December 19, 2012 / 5:36 PM / 5 years ago

Brazil readies more stimulus to boost economy

BRASILIA (Reuters) - Brazil’s government on Wednesday geared up to prolong stimulus measures as President Dilma Rousseff seeks to revive an economy that remains stagnant despite more than a year of tax breaks, interest rate cuts, and other efforts to jumpstart growth.

Brazil's President Dilma Rousseff gestures during the opening ceremony of the 7th National Meeting of the Industry in Brasilia December 5, 2012. REUTERS/Ueslei Marcelino

Finance Minister Guido Mantega said the new measures, to be detailed later in the day, would extend payroll tax breaks to sectors beyond targeted industries that already benefit from existing ones. The government, he added, will also unveil changes to next year’s IPI industrial tax on automobiles and home appliances.

Mantega said the government in 2013 will “certainly” raise gasoline prices, which will help stem losses at state owned-oil company Petroleo Brasileiro SA (PETR4.SA), or Petrobras, which needs extra revenue to fund a massive investment program.

An increase in gasoline prices, however, will also add to concerns that inflation, already above the center of the official government target range, will keep creeping upward.

The continued stimulus measures come as Rousseff, disappointed with economic growth for the year that may not even reach 1 percent, struggles to revive Latin America’s biggest economy.

Brazil’s economy remains in a rut despite the stimulus thus far, as well as record-low interest rates and subsidized credit for industry. Business and industry have cut back on investments and consumers are growing more cautious.

In an address on Wednesday, Rousseff said the government would keep finding ways to make Brazil’s economy more efficient.
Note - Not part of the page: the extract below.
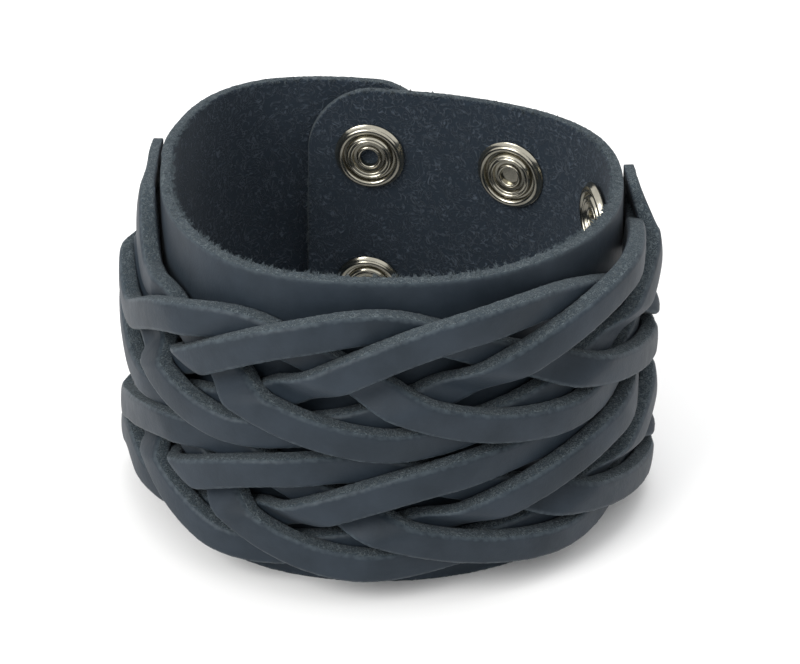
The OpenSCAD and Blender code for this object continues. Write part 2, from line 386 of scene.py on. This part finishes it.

She said one of her “major struggles” in 2013 would be lowering taxes that have long been considered too steep in Brazil.
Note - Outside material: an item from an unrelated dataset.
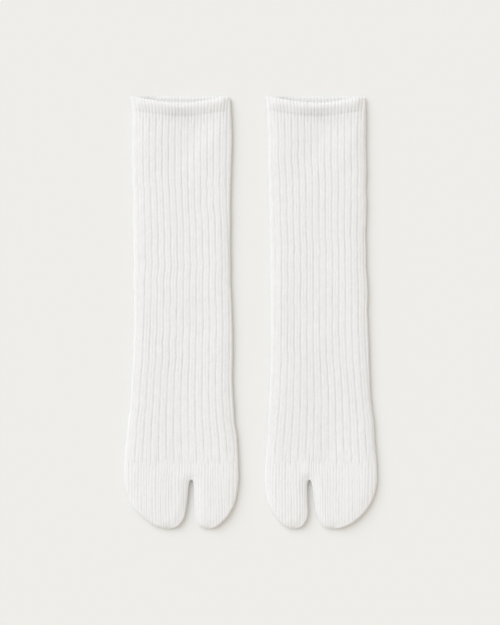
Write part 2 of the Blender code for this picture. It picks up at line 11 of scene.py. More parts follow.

Meanwhile, Mantega, who has had to revise rosy forecasts all year as the economy limped along, again suggested Brazil is on the mend. In comments over breakfast with reporters in Brasilia, he predicted 2013 growth of 4 percent, still more optimistic than most economists, whose forecasts are closer to 3 percent.
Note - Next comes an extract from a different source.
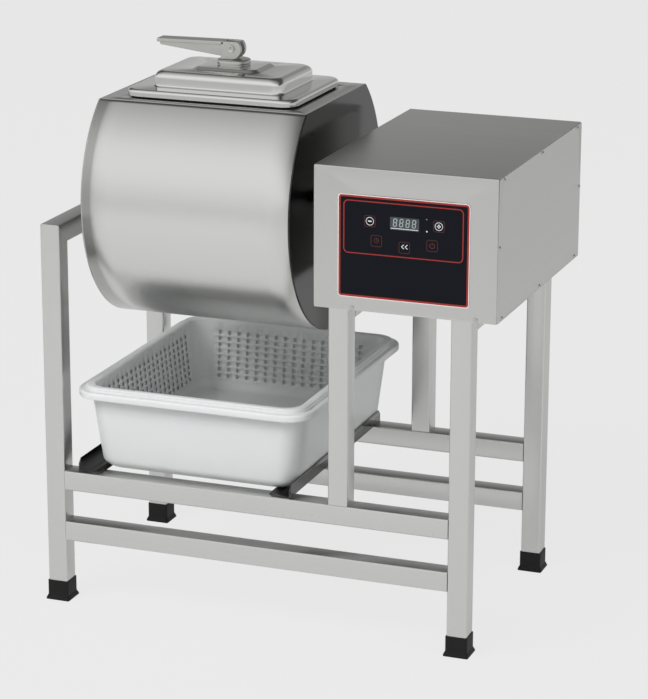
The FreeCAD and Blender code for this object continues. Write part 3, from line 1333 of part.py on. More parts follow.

“I see the economy in clear recovery,” Mantega said.

The government is trying to revive investment by business and industries that have grown less competitive because of appreciation in Brazil’s currency, the real, and cheap imports. At the same time, Brazilian industry has lost productivity due to a shortfall in skilled labor and rapid increases in wages.

Greater investment is crucial in the coming years to help revive a Brazilian economy that over the past decade was sustained by consumer spending. The retail boom is now seen as exhausted by many economists, given high default levels on loans and the looming effects of a prolonged slowdown.


All the same, the government and monetary officials are keeping a close eye on price increases.

Even with sluggish growth, inflation remains persistent in Brazil because of a spike earlier in the year in global food and energy prices and the country’s long history of indexation, built-in salary and price increases that were introduced during past decades of volatility.

Consumer prices rose in the month to mid-December at their fastest rate since May 2011, data showed earlier on Wednesday.

The pending gasoline increase will only add to the pressure.

Brazil’s government in recent years has kept gasoline prices below global levels. But the strategy has crimped revenues at Petrobras, which earlier this year posted its first quarterly loss in thirteen years.

The company’s losses are hampering Brazil’s efforts to more than double oil output by 2020 and join Russia, Saudi Arabia and the United States among the world’s top four oil producers.

Mantega said he expects global oil prices to fall in 2013, which should help curtail price increases elsewhere in the economy.

Petrobras’ preferred shares rose 2.43 percent on Wednesday, trading at 20.64 reais, while common shares (PETR3.SA) added 2.35 percent.